Search code examples
pythonpandasbiopython

Rename fasta file according to a dataframe in python


Hello I have huge file such as :

>Seq1.1
AAAGGAGAATAGA
>Seq2.2
AGGAGCTTCTCAC
>Seq3.1
CGTACTACGAGA
>Seq5.2
CGAGATATA
>Seq3.1
CGTACTACGAGA
>Seq2
AGGAGAT

and a dataframe such as :

tab

query  New_query
Seq1.1 Seq1.1
Seq2.2 Seq2.2
Seq3.1 Seq3.1_0
Seq5.2 Seq5.2_3
Seq3.1 Seq3.1_1

and the idea is to rename the >Seqname according to the tab.

Then for each Seqname, if tab['query'] != tab['New_query'], then rename the Seqname as tab['New_query']

Ps: All the >Seqname are not present in the tab, if it is the case then I do nothing.

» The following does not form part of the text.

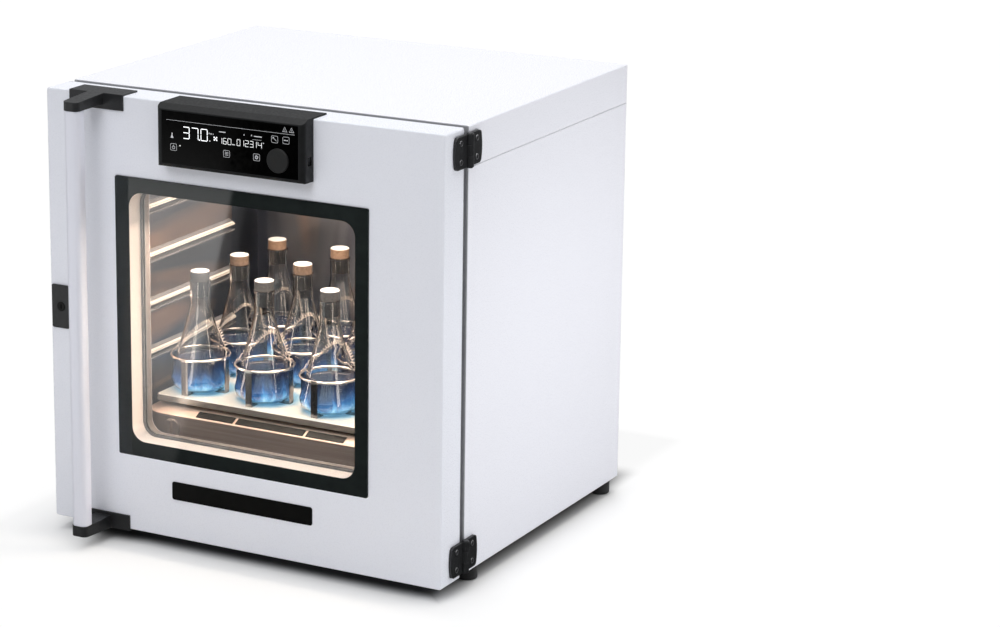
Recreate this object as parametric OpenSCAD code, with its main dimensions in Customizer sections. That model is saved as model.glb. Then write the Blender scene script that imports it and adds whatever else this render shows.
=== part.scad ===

I should then get a new fasta file such as :

 >Seq1.1
    AAAGGAGAATAGA
    >Seq2.2
    AGGAGCTTCTCAC
    >Seq3.1_0
    CGTACTACGAGA
    >Seq5.2_3
    CGAGATATA
    >Seq3.1_1
    CGTACTACGAGA
    >Seq2
    AGGAGAT

I tried this code :

records = SeqIO.parse("My_fasta_file.aa", 'fasta')
for record in records:
    subtab=tab[tab['query']==record.id]
    subtab=subtab.drop_duplicates(subset ="New_query",keep = "first") 
    if subtab.empty == True: #it means that the seq was not in the tab, so I do not rename the sequence. 
        continue
    else:
        if subtab['query'].iloc[0] != subtab['New_query'].iloc[0]:
            record.id = subtab['New_query']
            record.description = subtab['New_query']
        else:
            continue

it works but it takes to much time ...


Solution

  • You can create a mapper dictionary from the dataframe and then read the fasta file line by line, substituting the lines which starts with >:

    mapper = tab.set_index('query').to_dict()['New_query']
    
    with open('My_fasta_file.aa', 'r') as f_in, open('output.txt', 'w') as f_out:
        for line in map(str.strip, f_in):
            if line.startswith('>'):
                v = line.split('>')[-1]
                line = '>{}'.format(mapper.get(v, v))
            print(line, file=f_out)
    

    Creates output.txt:

    >Seq1.1
    AAAGGAGAATAGA
    >Seq2.2
    AGGAGCTTCTCAC
    >Seq3.1_1
    CGTACTACGAGA
    >Seq5.2_3
    CGAGATATA
    >Seq3.1_1
    CGTACTACGAGA
    >Seq2
    AGGAGAT